3D code data >>
□ □ □ □ □ □ □
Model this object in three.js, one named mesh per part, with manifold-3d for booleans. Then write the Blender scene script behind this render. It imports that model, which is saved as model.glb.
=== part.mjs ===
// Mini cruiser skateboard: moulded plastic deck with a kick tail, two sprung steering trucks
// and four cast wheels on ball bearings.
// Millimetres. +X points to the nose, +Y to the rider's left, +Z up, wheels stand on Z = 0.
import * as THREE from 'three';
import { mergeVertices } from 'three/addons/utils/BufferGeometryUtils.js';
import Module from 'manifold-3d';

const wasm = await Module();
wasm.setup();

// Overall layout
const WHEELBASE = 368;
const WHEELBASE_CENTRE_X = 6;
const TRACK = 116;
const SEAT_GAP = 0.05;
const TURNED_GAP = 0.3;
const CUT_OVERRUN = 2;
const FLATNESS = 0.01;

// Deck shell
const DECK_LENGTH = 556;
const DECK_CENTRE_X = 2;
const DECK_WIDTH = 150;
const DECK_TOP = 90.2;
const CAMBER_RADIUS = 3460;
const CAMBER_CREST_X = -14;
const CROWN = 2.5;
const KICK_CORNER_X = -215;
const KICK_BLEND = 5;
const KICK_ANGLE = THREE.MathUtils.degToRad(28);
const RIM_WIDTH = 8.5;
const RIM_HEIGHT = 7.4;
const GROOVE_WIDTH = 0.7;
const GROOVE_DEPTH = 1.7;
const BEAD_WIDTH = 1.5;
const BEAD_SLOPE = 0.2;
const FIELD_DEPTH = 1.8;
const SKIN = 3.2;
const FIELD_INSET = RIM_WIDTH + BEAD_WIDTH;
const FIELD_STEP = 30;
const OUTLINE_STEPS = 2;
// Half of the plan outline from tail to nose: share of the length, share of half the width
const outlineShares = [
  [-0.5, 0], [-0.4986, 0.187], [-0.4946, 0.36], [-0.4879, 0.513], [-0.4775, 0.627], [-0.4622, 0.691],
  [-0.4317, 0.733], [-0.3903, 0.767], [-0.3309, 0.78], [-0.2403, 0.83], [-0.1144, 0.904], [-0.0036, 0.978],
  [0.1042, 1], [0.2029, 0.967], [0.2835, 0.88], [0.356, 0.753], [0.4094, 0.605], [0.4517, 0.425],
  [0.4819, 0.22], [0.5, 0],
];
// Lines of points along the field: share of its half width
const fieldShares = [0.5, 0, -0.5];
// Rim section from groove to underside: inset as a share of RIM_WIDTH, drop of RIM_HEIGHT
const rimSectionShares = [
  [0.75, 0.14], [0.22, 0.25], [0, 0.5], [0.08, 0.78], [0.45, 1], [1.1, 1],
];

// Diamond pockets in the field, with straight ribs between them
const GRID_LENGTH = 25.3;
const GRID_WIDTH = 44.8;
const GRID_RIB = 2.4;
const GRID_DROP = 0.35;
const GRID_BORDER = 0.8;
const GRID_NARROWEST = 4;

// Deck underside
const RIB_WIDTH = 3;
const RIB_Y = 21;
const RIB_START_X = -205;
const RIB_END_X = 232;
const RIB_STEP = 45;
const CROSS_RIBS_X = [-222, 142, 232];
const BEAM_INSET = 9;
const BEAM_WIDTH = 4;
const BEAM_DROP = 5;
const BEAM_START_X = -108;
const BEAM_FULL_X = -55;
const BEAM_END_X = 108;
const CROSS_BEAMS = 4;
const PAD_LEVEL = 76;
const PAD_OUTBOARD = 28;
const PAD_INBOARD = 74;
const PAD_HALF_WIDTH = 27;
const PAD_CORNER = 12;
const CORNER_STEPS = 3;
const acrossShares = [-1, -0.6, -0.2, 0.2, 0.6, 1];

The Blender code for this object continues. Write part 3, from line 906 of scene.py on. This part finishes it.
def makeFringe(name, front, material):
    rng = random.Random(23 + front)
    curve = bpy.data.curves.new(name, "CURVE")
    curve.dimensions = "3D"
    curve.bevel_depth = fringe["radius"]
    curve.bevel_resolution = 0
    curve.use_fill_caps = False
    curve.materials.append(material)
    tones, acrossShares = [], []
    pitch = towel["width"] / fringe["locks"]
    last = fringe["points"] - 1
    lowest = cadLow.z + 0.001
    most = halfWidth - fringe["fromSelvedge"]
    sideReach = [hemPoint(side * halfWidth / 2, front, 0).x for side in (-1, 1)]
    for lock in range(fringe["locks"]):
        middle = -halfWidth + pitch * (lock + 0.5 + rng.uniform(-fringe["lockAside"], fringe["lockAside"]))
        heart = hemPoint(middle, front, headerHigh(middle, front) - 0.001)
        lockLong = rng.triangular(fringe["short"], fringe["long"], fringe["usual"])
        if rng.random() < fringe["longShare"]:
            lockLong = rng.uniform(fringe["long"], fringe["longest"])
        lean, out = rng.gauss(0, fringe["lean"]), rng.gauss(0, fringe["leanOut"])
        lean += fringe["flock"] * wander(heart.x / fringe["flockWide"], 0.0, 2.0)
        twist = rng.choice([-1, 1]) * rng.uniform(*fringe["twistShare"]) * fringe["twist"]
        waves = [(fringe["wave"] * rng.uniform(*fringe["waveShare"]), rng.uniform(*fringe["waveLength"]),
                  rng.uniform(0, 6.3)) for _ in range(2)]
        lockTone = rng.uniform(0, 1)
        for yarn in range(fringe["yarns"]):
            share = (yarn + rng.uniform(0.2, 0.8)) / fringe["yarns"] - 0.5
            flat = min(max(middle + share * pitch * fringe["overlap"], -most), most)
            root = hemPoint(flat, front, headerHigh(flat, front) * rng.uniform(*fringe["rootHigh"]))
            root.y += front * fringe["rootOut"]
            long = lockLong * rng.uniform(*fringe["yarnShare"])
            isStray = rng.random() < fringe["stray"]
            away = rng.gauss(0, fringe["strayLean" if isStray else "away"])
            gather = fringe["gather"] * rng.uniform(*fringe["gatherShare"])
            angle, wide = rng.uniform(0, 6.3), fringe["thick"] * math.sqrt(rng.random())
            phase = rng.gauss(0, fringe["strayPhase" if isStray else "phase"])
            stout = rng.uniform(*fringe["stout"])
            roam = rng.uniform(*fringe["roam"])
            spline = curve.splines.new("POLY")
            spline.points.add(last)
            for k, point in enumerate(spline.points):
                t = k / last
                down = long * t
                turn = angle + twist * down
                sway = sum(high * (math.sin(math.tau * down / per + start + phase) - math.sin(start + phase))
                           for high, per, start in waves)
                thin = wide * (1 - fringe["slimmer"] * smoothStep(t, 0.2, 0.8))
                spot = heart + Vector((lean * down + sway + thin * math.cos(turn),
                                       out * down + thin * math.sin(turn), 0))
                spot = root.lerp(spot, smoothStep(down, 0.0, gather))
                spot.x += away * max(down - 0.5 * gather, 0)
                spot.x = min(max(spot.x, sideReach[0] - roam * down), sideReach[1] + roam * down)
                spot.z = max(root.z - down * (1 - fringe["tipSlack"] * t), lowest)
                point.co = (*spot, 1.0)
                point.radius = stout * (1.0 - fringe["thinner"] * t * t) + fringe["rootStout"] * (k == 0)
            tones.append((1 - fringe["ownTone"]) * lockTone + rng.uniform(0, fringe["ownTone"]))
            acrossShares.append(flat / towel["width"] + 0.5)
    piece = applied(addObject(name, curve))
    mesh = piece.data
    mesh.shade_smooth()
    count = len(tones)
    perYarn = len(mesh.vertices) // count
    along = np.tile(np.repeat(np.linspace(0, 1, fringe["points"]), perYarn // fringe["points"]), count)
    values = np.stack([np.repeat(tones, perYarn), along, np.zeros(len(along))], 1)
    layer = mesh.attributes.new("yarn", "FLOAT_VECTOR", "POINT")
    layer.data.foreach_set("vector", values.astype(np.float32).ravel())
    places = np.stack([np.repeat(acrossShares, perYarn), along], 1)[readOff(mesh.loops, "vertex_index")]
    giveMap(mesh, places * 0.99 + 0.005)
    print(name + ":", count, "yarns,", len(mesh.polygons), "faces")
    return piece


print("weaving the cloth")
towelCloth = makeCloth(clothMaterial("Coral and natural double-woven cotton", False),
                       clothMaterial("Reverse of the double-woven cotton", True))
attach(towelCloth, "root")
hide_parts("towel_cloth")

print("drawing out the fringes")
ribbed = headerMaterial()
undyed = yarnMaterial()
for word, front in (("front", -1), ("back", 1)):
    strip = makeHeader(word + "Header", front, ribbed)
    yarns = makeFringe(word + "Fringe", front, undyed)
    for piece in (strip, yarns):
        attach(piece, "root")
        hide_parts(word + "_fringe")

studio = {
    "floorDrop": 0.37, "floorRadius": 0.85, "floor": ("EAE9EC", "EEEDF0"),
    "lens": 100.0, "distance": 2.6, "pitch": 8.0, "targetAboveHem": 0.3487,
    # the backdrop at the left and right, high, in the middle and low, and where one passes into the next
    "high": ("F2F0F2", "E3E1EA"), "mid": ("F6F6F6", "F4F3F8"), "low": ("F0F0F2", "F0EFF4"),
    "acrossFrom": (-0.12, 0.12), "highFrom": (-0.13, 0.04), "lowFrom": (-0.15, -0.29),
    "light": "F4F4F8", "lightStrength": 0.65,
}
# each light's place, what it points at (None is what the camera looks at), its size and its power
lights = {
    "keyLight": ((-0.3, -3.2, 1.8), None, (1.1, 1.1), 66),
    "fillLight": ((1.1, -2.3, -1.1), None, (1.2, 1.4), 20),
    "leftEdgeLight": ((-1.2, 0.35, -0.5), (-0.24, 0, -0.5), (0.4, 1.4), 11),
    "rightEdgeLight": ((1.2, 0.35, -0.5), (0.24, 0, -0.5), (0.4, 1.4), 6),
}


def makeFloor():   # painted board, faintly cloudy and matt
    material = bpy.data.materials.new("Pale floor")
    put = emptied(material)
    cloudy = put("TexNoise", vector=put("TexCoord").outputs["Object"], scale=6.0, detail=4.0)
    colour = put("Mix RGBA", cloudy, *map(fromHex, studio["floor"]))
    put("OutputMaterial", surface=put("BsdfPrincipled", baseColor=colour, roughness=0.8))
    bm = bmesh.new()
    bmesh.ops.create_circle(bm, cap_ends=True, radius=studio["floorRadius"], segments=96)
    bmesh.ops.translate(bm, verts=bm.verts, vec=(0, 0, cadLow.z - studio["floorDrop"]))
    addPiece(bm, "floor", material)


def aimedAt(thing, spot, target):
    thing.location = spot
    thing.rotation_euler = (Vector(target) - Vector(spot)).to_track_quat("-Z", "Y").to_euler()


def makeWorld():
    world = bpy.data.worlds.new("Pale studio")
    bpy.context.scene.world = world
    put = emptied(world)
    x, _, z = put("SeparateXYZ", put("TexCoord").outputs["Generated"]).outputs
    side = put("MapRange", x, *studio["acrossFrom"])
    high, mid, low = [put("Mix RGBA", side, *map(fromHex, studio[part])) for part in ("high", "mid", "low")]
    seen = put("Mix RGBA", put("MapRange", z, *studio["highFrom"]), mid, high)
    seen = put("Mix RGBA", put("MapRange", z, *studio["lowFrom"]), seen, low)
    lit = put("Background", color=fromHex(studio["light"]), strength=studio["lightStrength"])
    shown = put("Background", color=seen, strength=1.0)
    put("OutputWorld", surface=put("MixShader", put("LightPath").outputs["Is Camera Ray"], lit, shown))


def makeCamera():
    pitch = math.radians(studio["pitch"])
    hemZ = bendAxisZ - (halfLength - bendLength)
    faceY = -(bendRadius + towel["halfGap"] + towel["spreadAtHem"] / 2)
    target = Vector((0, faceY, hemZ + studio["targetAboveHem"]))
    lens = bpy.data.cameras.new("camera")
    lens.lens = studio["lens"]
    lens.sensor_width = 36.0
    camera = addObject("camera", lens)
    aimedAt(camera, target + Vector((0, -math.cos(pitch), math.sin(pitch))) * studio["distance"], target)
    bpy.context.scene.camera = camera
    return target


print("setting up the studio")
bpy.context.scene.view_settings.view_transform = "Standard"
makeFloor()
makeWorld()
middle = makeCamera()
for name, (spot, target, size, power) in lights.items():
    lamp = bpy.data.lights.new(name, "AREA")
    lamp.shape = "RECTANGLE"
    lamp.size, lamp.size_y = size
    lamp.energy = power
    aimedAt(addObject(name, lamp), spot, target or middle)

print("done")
□ □ □ □ □ □ □
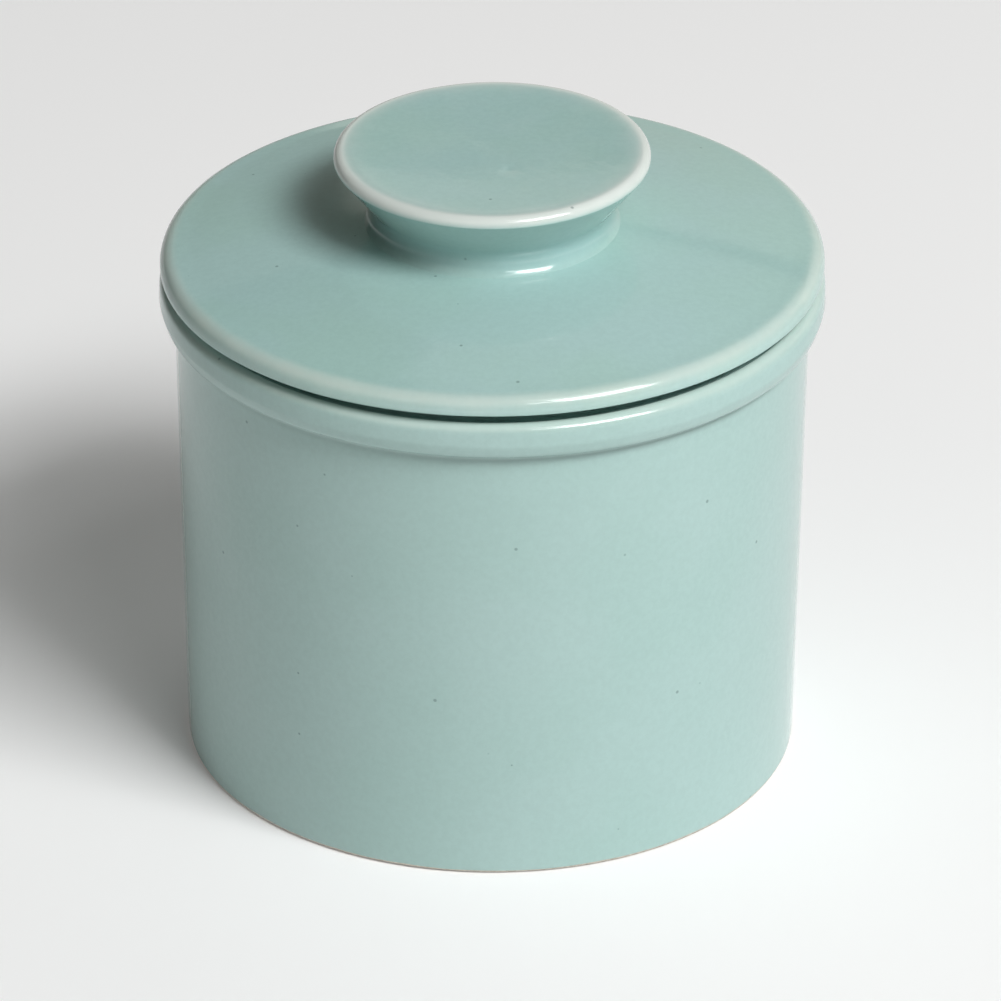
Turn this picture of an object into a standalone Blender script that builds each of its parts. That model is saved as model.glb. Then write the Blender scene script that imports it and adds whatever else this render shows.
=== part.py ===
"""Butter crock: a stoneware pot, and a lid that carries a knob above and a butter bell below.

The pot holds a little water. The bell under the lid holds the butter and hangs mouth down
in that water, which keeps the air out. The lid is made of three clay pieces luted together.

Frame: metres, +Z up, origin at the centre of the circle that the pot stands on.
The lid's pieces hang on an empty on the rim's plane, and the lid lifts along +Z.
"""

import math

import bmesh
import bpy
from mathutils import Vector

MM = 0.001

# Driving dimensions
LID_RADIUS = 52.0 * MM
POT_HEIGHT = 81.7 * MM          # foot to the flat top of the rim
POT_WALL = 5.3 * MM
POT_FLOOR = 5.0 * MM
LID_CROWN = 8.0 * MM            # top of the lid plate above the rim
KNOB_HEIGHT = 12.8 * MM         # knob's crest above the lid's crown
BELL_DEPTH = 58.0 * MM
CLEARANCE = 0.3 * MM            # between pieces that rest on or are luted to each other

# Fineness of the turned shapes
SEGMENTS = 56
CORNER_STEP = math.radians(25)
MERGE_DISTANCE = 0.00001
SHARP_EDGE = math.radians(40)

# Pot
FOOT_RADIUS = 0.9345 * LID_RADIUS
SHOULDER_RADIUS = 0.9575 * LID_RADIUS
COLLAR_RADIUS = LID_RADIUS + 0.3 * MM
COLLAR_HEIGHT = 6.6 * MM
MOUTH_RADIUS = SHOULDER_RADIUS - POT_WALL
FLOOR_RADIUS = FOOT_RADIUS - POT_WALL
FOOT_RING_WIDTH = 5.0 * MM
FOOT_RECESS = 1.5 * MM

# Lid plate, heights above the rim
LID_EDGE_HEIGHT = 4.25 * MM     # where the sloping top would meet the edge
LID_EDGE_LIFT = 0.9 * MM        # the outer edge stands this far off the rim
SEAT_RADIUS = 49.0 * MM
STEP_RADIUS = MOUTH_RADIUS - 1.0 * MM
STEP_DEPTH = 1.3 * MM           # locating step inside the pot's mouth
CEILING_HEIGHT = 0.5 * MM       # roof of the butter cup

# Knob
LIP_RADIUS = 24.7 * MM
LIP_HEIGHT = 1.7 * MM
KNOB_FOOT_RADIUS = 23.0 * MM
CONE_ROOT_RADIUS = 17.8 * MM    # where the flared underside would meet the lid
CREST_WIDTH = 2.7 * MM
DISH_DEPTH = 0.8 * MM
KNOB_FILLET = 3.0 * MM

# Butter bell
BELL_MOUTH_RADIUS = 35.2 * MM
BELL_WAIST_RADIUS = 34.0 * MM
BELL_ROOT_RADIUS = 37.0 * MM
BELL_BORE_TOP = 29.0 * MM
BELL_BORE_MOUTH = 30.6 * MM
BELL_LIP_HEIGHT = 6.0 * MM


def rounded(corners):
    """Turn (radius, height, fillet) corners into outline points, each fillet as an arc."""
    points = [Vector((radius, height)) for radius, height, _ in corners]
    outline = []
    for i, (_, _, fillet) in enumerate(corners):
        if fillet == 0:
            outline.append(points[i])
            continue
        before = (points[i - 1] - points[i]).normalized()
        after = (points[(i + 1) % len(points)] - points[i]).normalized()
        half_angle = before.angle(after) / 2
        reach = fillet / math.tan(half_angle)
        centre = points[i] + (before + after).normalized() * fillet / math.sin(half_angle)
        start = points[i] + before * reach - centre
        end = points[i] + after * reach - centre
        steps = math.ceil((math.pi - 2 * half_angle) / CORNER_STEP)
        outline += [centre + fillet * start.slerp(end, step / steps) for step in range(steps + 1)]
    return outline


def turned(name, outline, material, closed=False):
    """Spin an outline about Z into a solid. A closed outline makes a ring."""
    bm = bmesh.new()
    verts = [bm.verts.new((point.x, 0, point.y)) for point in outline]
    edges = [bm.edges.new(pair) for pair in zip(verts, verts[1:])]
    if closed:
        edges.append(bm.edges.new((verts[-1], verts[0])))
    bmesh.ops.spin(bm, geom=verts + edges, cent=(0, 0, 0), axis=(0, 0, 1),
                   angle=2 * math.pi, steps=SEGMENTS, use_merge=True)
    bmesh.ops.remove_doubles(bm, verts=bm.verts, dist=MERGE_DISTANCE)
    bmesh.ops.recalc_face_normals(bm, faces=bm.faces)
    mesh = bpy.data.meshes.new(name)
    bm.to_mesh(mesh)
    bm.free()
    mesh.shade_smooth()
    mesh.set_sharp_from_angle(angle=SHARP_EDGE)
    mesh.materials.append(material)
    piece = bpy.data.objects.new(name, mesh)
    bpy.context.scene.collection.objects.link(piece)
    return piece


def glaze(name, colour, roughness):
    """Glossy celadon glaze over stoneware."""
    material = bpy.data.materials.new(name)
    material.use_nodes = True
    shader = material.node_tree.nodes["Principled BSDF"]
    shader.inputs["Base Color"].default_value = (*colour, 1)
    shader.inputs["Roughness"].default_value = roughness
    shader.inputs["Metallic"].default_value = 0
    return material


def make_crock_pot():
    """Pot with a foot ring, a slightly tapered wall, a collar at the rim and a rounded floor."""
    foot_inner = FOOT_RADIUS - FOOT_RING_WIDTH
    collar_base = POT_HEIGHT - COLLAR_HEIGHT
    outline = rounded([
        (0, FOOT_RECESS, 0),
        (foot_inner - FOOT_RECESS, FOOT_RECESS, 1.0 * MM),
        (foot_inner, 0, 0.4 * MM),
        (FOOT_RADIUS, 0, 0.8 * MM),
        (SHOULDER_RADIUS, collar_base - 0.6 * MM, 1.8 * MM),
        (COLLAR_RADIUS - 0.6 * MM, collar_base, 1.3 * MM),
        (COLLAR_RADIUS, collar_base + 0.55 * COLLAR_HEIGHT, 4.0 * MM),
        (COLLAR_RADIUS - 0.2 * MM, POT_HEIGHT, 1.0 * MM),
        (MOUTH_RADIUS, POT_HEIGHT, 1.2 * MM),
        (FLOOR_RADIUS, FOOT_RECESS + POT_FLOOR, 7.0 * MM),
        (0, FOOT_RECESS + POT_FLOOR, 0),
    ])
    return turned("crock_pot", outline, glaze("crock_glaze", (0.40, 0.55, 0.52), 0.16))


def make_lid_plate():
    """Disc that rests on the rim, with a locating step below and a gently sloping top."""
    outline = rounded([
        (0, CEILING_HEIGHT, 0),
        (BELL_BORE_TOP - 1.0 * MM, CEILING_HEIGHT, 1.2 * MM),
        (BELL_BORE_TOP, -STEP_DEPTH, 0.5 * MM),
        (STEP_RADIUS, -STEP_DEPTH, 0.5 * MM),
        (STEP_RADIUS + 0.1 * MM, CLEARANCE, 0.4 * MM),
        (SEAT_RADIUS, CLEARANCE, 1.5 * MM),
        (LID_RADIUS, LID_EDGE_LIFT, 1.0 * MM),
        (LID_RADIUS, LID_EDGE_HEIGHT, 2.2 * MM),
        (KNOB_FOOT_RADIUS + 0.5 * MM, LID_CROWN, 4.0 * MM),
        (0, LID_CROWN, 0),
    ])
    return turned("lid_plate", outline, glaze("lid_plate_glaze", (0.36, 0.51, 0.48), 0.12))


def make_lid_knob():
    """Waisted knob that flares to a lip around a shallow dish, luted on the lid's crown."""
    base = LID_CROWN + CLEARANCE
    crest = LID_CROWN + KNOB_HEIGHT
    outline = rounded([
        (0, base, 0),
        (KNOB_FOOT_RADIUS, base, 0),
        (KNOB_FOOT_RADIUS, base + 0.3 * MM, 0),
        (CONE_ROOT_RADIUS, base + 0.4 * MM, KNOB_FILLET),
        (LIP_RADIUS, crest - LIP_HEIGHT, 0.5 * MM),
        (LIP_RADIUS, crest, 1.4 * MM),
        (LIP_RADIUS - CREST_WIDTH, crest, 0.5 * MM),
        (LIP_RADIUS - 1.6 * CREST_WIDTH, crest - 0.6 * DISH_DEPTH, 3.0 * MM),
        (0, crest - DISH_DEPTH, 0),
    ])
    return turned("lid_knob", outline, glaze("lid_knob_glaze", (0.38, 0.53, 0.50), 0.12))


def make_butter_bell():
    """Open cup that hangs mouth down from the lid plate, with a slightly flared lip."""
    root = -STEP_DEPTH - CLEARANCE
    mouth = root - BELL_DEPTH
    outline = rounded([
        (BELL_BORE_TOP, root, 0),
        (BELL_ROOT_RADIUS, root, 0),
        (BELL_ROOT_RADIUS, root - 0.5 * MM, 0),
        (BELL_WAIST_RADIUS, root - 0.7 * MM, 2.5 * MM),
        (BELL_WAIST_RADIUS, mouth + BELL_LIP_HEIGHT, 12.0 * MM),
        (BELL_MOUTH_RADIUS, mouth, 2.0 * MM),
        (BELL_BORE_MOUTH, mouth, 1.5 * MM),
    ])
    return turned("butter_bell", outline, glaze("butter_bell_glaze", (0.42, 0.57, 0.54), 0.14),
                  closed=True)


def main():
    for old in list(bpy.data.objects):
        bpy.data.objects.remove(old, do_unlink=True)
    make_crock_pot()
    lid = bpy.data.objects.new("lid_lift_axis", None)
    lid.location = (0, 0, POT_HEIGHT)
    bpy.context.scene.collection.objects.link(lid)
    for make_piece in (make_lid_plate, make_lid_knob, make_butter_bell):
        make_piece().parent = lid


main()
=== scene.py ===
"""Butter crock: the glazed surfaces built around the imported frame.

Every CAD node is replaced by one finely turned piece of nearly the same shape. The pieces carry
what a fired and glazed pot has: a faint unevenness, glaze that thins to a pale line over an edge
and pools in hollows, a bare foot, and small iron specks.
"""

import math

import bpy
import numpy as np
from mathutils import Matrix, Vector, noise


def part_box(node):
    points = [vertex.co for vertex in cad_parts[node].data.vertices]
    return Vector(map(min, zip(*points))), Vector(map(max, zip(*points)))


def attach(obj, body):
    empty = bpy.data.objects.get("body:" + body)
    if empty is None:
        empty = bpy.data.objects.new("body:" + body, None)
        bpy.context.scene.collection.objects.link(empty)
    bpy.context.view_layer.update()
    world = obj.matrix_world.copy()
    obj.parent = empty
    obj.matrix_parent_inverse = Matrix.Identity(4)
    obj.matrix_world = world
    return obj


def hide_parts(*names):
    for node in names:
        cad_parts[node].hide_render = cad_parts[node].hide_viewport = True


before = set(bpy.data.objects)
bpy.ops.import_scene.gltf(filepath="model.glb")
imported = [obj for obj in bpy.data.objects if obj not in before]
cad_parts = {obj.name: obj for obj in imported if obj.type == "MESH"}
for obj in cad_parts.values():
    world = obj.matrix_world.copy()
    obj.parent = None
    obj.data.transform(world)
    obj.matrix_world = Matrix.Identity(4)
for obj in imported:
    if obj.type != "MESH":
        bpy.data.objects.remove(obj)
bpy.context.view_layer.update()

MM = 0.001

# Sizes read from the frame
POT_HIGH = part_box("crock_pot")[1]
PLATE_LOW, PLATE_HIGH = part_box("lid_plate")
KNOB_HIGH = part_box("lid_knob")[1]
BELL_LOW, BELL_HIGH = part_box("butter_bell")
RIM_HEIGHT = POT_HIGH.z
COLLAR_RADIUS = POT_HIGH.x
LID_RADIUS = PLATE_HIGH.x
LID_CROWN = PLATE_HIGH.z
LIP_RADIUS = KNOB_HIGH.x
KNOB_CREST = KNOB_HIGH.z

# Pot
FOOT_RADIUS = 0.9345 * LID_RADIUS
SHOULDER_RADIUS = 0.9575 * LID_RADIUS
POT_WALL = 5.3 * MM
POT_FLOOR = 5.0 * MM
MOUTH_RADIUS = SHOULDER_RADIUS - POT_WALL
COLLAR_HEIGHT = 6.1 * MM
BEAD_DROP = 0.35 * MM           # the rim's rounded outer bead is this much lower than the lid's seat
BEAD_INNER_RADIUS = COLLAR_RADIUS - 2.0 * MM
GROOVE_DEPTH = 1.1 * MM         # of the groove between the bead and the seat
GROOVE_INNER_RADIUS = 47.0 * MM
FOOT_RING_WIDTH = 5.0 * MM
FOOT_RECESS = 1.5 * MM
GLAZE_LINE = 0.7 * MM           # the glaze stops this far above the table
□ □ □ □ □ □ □
THE TASK >>
Extract from the records above the lines from the one containing "Turn this picture" to the one containing "butter bell below.", both lines included, exactly as they appear and with nothing else.

WRITTEN ANSWER >>
Turn this picture of an object into a standalone Blender script that builds each of its parts. That model is saved as model.glb. Then write the Blender scene script that imports it and adds whatever else this render shows.
=== part.py ===
"""Butter crock: a stoneware pot, and a lid that carries a knob above and a butter bell below.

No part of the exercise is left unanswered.